30 octobre 2024 : c'est la date de la signature de l'accord entre Nokia et les élus de Nokia concernant le comité d’entreprise européen (CEE ou European Works Council, EWC) du groupe de télécommunications finlandais. L’objectif de cet accord, comme il est précisé dans son introduction, est de « clarifier, entre autres, la structure, le champ d'application, la compétence et les procédures de fonctionnement du CEE ainsi que l'information et la consultation ». Vigoureusement négocié par le représentant de la CFE-CGC, Linas Maknavicius, il contient plusieurs avancées notable par rapport au texte précédent. Cet ingénieur de recherche au Nokia Bell Labs de Massy (Essonne), par ailleurs titulaire CSE, nous aide à faire la lumière.

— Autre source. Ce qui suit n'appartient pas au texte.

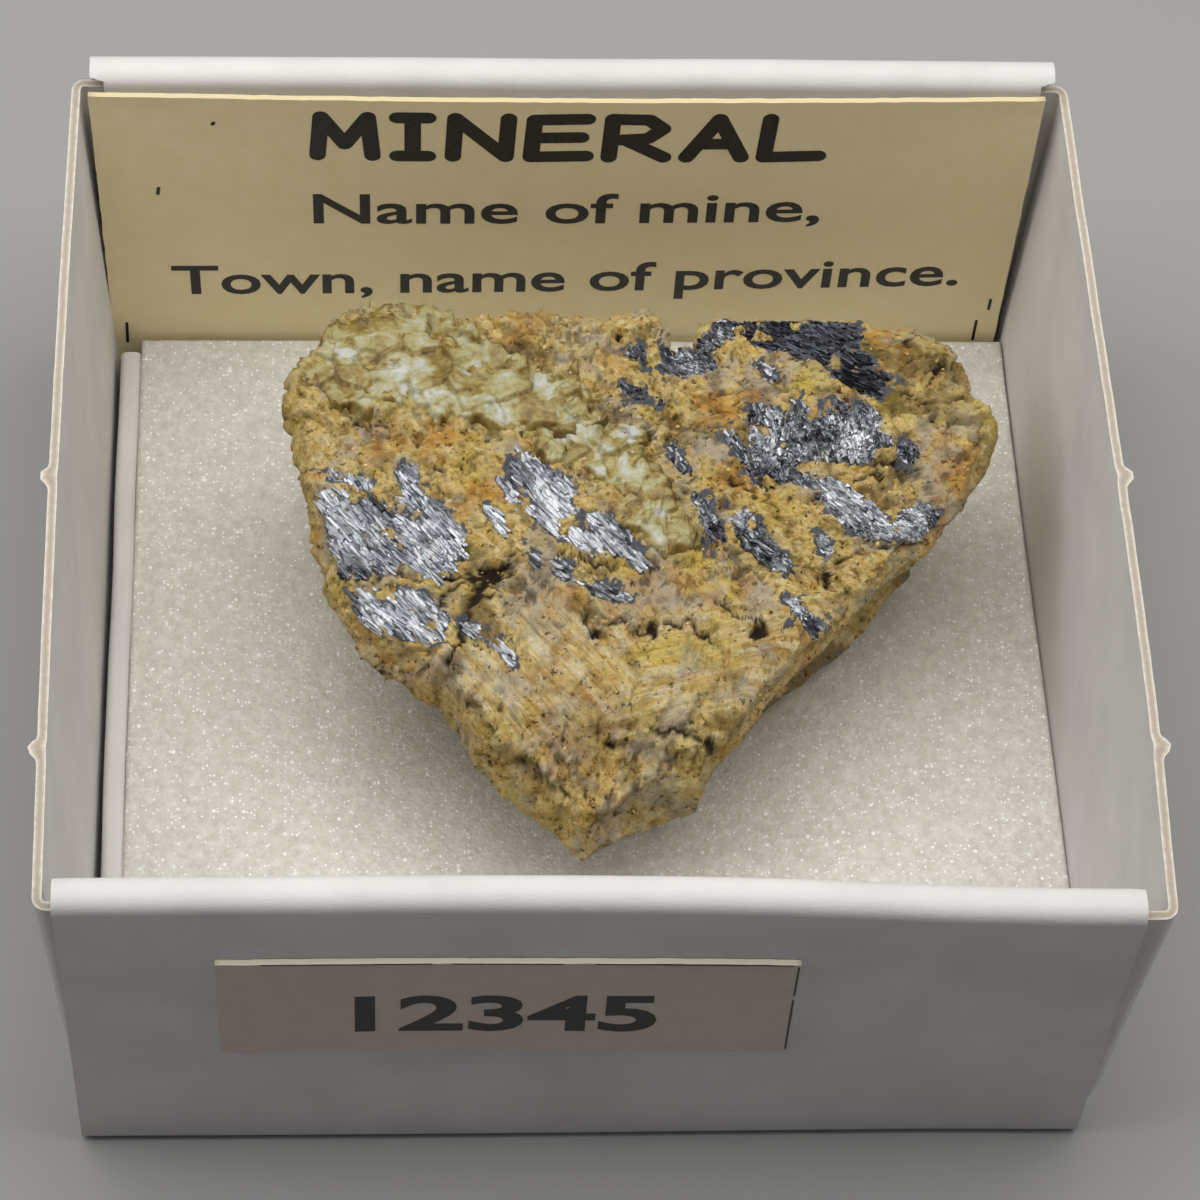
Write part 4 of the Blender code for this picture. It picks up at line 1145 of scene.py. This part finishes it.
def weathered_vein():
    """Vein rock weathered to antimony oxides: an earthy, porous yellow-ochre crust, quite matt, which
    goes orange where it holds iron and grey-brown where it is less altered. It keeps the splintery
    grain of the blades that it grew from. Grains and pores are 0.1 to 0.5 mm."""
    made, tree, shader = finish("weathered_antimony_ochre", Specular_IOR_Level=0.35)
    where = add(tree, "ShaderNodeTexCoord")
    at = where.outputs["Object"]

    def field(name):
        return add(tree, "ShaderNodeAttribute", attribute_name=name).outputs["Fac"]

    def blend(share, below, above):
        mixed = add(tree, "ShaderNodeMix", {0: share, 6: below, 7: above}, data_type="RGBA",
                    clamp_factor=True)
        return mixed.outputs[2]

    def math_node(operation, *values):
        return add(tree, "ShaderNodeMath", dict(enumerate(values)), operation=operation).outputs[0]

    coarse = add(tree, "ShaderNodeTexNoise",
                 {"Vector": at, "Scale": 1300, "Detail": 9, "Roughness": 0.72,
                  "Distortion": 0.5}).outputs["Fac"]
    fine = add(tree, "ShaderNodeTexNoise",
               {"Vector": at, "Scale": 3300, "Detail": 7, "Roughness": 0.75}).outputs["Fac"]
    push = add(tree, "ShaderNodeTexNoise", {"Vector": at, "Scale": 3000, "Detail": 4, "Roughness": 0.7})
    bent = add(tree, "ShaderNodeVectorMath", {0: push.outputs["Color"], 1: (3e-4, 3e-4, 3e-4), 2: at},
               operation="MULTIPLY_ADD")
    granule = add(tree, "ShaderNodeTexVoronoi", {"Vector": bent.outputs[0], "Scale": 3600})
    tint = add(tree, "ShaderNodeSeparateColor", {"Color": granule.outputs["Color"]}).outputs["Red"]
    crumbly = math_node("MULTIPLY_ADD", tint, 0.08, math_node("MULTIPLY_ADD", fine, 0.9, 0.01))
    stretch = add(tree, "ShaderNodeMapping", {"Vector": where.outputs["UV"], "Scale": (0.26, 2.8, 1.0)})
    splinter = add(tree, "ShaderNodeTexNoise",
                   {"Vector": stretch.outputs["Vector"], "Scale": 1.0, "Detail": 8,
                                                "Roughness": 0.75, "Distortion": 0.5}).outputs["Fac"]
    body = add(tree, "ShaderNodeValToRGB", {"Fac": coarse},
               stops=[(0.33, "#84622A"), (0.42, "#B98E3A"), (0.50, "#D4B25C"), (0.57, "#E2D092"),
                      (0.68, "#C4B7A6")])
    light = add(tree, "ShaderNodeValToRGB", {"Fac": crumbly},
                stops=[(0.38, "#4A3415"), (0.46, "#B8944C"), (0.53, "#D8BD74"), (0.64, "#F6ECC4")])
    colour = blend(0.5, body.outputs["Color"], light.outputs["Color"])
    strands = add(tree, "ShaderNodeValToRGB", {"Fac": splinter},
                  stops=[(0.36, "#7E6030"), (0.43, "#CCA65A"), (0.50, "#E4CB86"), (0.58, "#F2E7C4"),
                         (0.66, "#CFC4B6")])
    colour = blend(math_node("MULTIPLY", field("fibrous"), 0.74), colour, strands.outputs["Color"])
    colour = blend(math_node("MULTIPLY", field("grey"), math_node("ADD", fine, 0.3)), colour,
                   linear("#B9AE9E"))
    colour = blend(math_node("MULTIPLY", field("orange"), math_node("ADD", fine, 0.2)), colour,
                   linear("#C58726"))
    colour = blend(math_node("MULTIPLY", field("yellow"), math_node("ADD", fine, 0.05)), colour,
                   linear("#D9C24C"))
    colour = blend(math_node("MULTIPLY", field("fibrous"), 0.3), colour, strands.outputs["Color"])
    glassy = add(tree, "ShaderNodeValToRGB", {"Fac": coarse},
                 stops=[(0.34, "#6E5524"), (0.46, "#B09A4E"), (0.58, "#D0C68E"), (0.7, "#DAD8C8")])
    colour = blend(math_node("MULTIPLY", field("quartz"), 0.7), colour, glassy.outputs["Color"])
    colour = blend(field("dark"), colour, linear("#5A451E"))
    # Painted shade: darker where the grains meet, in the crevices that the bump lowers.
    crevice_shade = add(tree, "ShaderNodeMapRange", {0: granule.outputs["Distance"], 1: 0.5, 2: 0.75}).outputs[0]
    colour = blend(math_node("MULTIPLY", crevice_shade, 0.14), colour, linear("#3E2C12"))
    # Painted shade: dark brown where the bump's height lies lowest, as in pores.
    pore_shade = add(tree, "ShaderNodeMapRange",
               {0: math_node("MULTIPLY_ADD", coarse, 0.5, fine), 1: 0.665, 2: 0.615}).outputs[0]
    colour = blend(math_node("MULTIPLY", pore_shade,
                             math_node("SUBTRACT", 0.85, math_node("MULTIPLY", field("quartz"), 0.6))),
                   colour, linear("#37260F"))
    # Painted shade: near black in the pits, cracks, pores and low spots.
    colour = blend(field("hollow_shade"), colour, linear("#2A1B09"))
    speckled = math_node("MULTIPLY_ADD", field("metal"), 0.42, fine)
    metallic = add(tree, "ShaderNodeMapRange", {0: speckled, 1: 0.70, 2: 0.78}).outputs[0]
    colour = blend(metallic, colour, linear("#74777D"))
    tree.links.new(colour, shader.inputs["Base Color"])
    tree.links.new(math_node("MULTIPLY", metallic, 0.8), shader.inputs["Metallic"])
    matt = math_node("SUBTRACT", 0.92, math_node("MULTIPLY", metallic, 0.45))
    matt = math_node("SUBTRACT", matt, math_node("MULTIPLY", field("quartz"), 0.5))
    tree.links.new(matt, shader.inputs["Roughness"])
    height = math_node("MULTIPLY_ADD", fine, 0.6, coarse)
    height = math_node("MULTIPLY_ADD", granule.outputs["Distance"], -0.12, height)
    height = math_node("ADD", height, math_node("MULTIPLY", math_node("MULTIPLY", splinter, field("fibrous")),
                                                0.6))
    relief_node = add(tree, "ShaderNodeBump", {"Height": height, "Strength": 1.0, "Distance": 0.00032})
    tree.links.new(relief_node.outputs["Normal"], shader.inputs["Normal"])
    return made


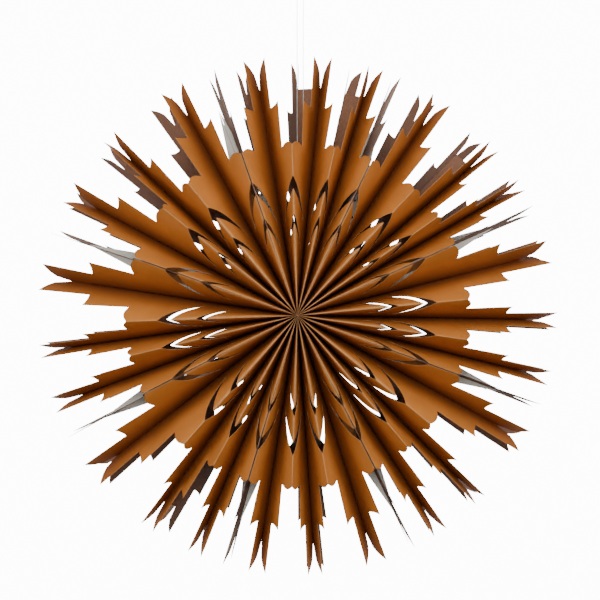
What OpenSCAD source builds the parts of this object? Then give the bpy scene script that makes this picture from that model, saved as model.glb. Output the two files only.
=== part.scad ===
// Paper snowflake: 24 pleats in eight glued segments round an open hub,
// with a joint sheet and a pair of middle leaves between segments.
// Millimetres, Z up. The star faces -Y and the origin is the inside of
// the top of its hanging loop.

/* [Star] */
// Radius of the star at its points
star_radius = 250; // [236:1:290]
// Depth of a front or back panel from valley to ridge
panel_depth = 53; // [30:1:60]
// Roundness of a panel towards its ridge
panel_round = 0.55; // [0:0.05:0.8]
// Depth of the glued wall between front and back valleys
wall_depth = 14; // [8:1:20]
// Radius of the open hub
hub_radius = 4; // [4:0.5:8]

/* [Paper] */
// Thickness of one sheet
paper = 0.25; // [0.15:0.05:0.25]
// Thickness of a glue line between two sheets
glue_line = 0.02; // [0.01:0.01:0.03]

/* [Cut edge] */
// Radius of the valley notch
notch_radius = 223.5; // [216:0.5:230]
// Foot of the riser below a point
point_foot_radius = 202.5; // [198:0.5:205]
// Radius of the spike next to the riser
spike_radius = 207; // [206:0.5:212]
// Foot of the riser below a spike
spike_foot_radius = 162; // [156:0.5:167]
// Crest of the scallop beside a ridge
scallop_radius = 166; // [163:0.5:172]
// Outer end of a ridge
ridge_radius = 163; // [158:0.5:168]
// Place of a point across its panel, valley 0 and ridge 1
point_across = 0.26; // [0.22:0.01:0.3]
// Place of a spike across its panel
spike_across = 0.53; // [0.5:0.01:0.56]

/* [Chevrons] */
// Apex of the outer chevron on a ridge
outer_apex_radius = 133; // [130:0.5:138]
// Tongue inside the outer chevron
outer_tongue_radius = 120.5; // [117:0.5:125]
// Arm end of the outer chevron
outer_arm_radius = 89.5; // [85:0.5:92]
// Apex of the inner chevron on a ridge
inner_apex_radius = 96.5; // [93:0.5:100]
// Tongue inside the inner chevron
inner_tongue_radius = 87.5; // [85:0.5:90]
// Arm end of the inner chevron
inner_arm_radius = 63.5; // [60:0.5:67]
// Place of the inner arm end across its panel
inner_arm_across = 0.4; // [0.36:0.01:0.44]

/* [Middle leaves] */
// Outer tip of a middle leaf
leaf_tip_radius = 216.5; // [205:0.5:220]
// Widening of a leaf towards the hub, per unit of radius
leaf_slope = 0.16; // [0.12:0.01:0.2]
// Diameter of the two punched holes
punch_diameter = 2; // [1:0.5:3]

/* [Hanging thread] */
// Diameter of the thread
thread_diameter = 0.6; // [0.4:0.1:0.8]
// Height of the loop above the star's centre
loop_height = 318; // [310:1:380]
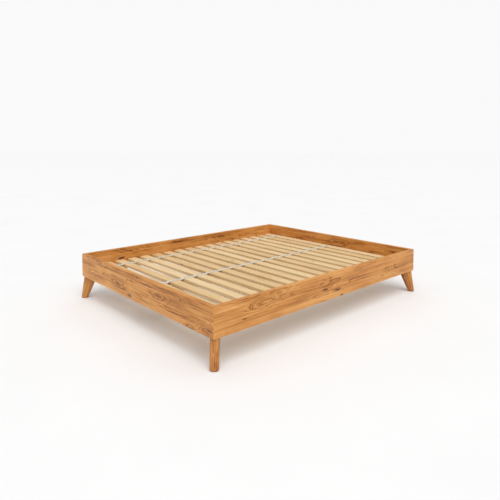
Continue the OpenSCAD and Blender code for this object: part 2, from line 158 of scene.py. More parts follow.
class Recipe(Sums):
    """A shader tree that is written as a list of steps."""

    def __init__(self, name, owner=None, shader="Principled BSDF"):
        """Starts a new material, or opens the tree of a given material or world."""
        self.material = owner or bpy.data.materials.new(name)
        self.material.use_nodes = True
        self.tree = self.material.node_tree
        self.shader = self.tree.nodes[shader]

    def wire(self, socket, value):
        if isinstance(value, bpy.types.NodeSocket):
            self.tree.links.new(value, socket)
        elif value is not None:
            socket.default_value = value

    def add(self, kind, *values, out=0, named=None, **settings):
        node = self.tree.nodes.new("ShaderNode" + kind)
        for key, value in settings.items():
            setattr(node, key, value)
        for socket, value in zip(node.inputs, values):
            self.wire(socket, value)
        for key, value in (named or {}).items():
            self.wire(node.inputs[key], value)
        return node.outputs[out]

    def math(self, operation, *values):
        return self.add("Math", *values, operation=operation)

    def vector(self, x, y, z):
        return self.add("CombineXYZ", x, y, z)

    def parts(self, vector):
        node = self.tree.nodes.new("ShaderNodeSeparateXYZ")
        self.wire(node.inputs[0], vector)
        return node.outputs[0], node.outputs[1], node.outputs[2]

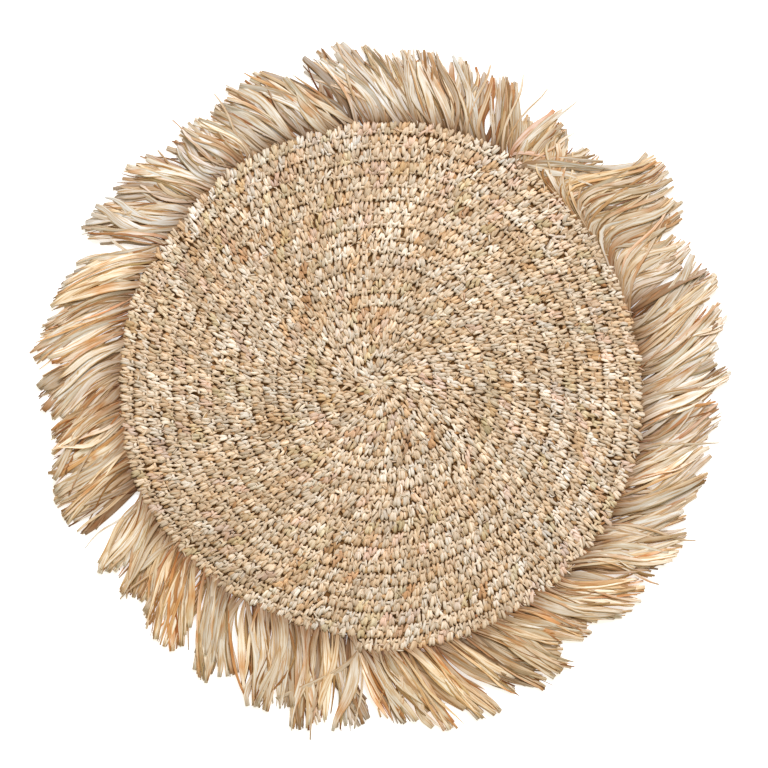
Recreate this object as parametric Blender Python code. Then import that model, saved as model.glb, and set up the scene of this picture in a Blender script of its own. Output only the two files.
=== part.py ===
"""Round raffia placemat: a mat crocheted in one spiral, with a raffia fringe knotted into its edge.

Run it with blender --background --python part.py. Lengths are metres unless a name or a column says
otherwise, and angles are degrees, counter-clockwise from +X as seen from above. The origin is the
centre of the spiral on the underside, and +Z points up.
"""

import math
import random
from collections import namedtuple

import bmesh
import bpy
from mathutils import Vector

MM = 0.001

# The mat. Its spiral grows clockwise and stops at END_ANGLE, where the edge steps in by one round.
MAT_RADIUS = 0.1455  # to the outside of the fringe's band, at the end of the spiral
BAND_WIDTH = 0.003  # the last loops of the edge, which carry the fringe
GAP = 0.0003  # between two pieces that meet
BUTTON_RADIUS = 0.0047  # the closed ring that the spiral starts from
ROUNDS = 19.5
STATIONS = 60  # points along one full round
END_ANGLE = 265.0
CREST_HEIGHT = 0.0044  # top of the stitches
SEAM_HEIGHT = 0.0032  # the groove between two rounds
BUTTON_INSET = 0.0014

SPIRAL_RADIUS = MAT_RADIUS - BAND_WIDTH - GAP
ROUND_PITCH = (SPIRAL_RADIUS - BUTTON_RADIUS) / ROUNDS
STATION_ANGLE = 360.0 / STATIONS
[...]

Nokia : un CEE plus fort grâce à la CFE-CGC
Grâce aux négociateurs de la CFE-CGC, le comité d’entreprise européen (CEE) de Nokia voit sa situation et ses prérogatives augmentées.
TROIS ANS DE NÉGOCIATION
« Cette négociation a duré trois ans, explique Linas Maknavicius. Elle a été initiée par le CEE et le management de Nokia à la suite d’un conflit dont le règlement était allé jusqu’à l’intervention de l’ombudsman (médiateur public) finlandais. Il est apparu qu’il est toujours mieux d’avoir un accord plutôt que se contenter de conditions a minima pour le fonctionnement du CEE. Un fluide dialogue social au niveau européen a permis de parvenir à cet accord et d’y faire apparaître un certain nombre de choses en attendant la transposition de la nouvelle directive à venir sur les comités européens. »
« Le CEE était formalisé et la CFE-CGC en faisait partie depuis le rachat d’Alcatel-Lucent par Nokia mais il fonctionnait sur des règles a minima, un peu comme quand un CSE en France fonctionne uniquement sur des bases légales sans accord avec la direction, complète Olivier Marcé, délégué syndical central CFE-CGC de Nokia France. Lors du conflit sur le PSE de 2020, nous avions constaté la difficulté de fonctionner avec un EWC réduit à sa plus simple expression. L’accord actuel est un peu la suite et la conclusion temporaire de l’action menée par la CFE-CGC de Nokia depuis des années. »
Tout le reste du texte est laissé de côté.